Höhere Schrottnachfrage erwartet

Für das laufende Jahr hat Guschall-Jaik positive Erwartungen: „Bei konstanten geopolitischen Rahmenbedingungen ist zumindest für das 1. Halbjahr 2017 mit einer national und international hohen Schrottnachfrage und einem moderaten Schrottaufkommen zu rechnen“, sagt die Schrottexpertin. Chancen für eine höhere Schrottnachfrage sieht sie vor allem im Mittleren Osten und in den USA, wo der Elektroofenanteil steigen soll.

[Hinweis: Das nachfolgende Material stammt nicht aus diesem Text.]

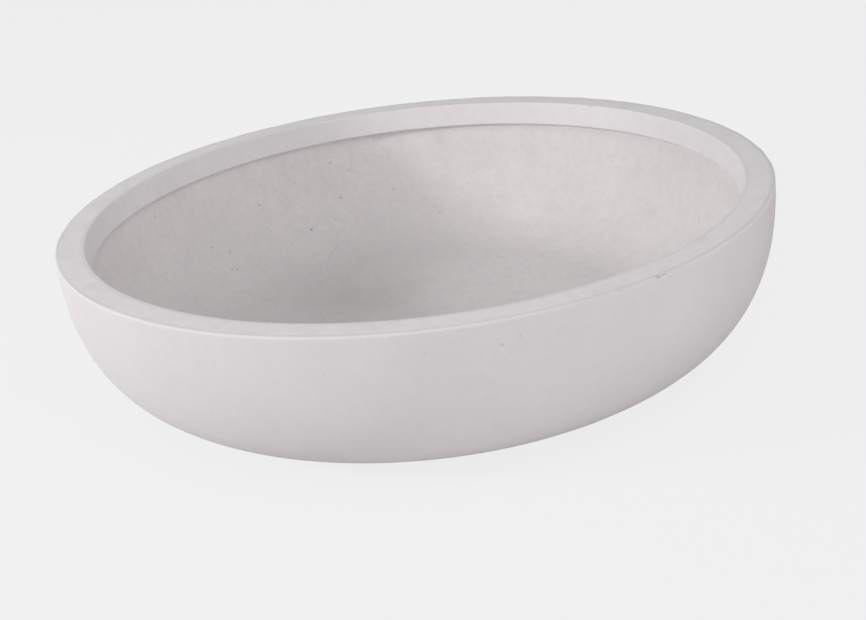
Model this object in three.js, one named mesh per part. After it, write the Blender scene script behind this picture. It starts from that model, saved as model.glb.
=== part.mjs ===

Ausgerechnet die USA sind für Cosson wiederum ein großer Unsicherheitsfaktor. „Eine weitere Abschottung der USA könne zu einer Umlenkung der Handelsströme führen“, so der BDSV-Hauptgeschäftsführer. Weitere Probleme sieht er in der politischen und wirtschaftlichen Entwicklung der Türkei. Und auch das Thema aus den vergangenen Jahren – dass China Stahl zu Dumpingpreisen auf den Weltmarkt wirft – sei noch nicht vollständig bereinigt worden.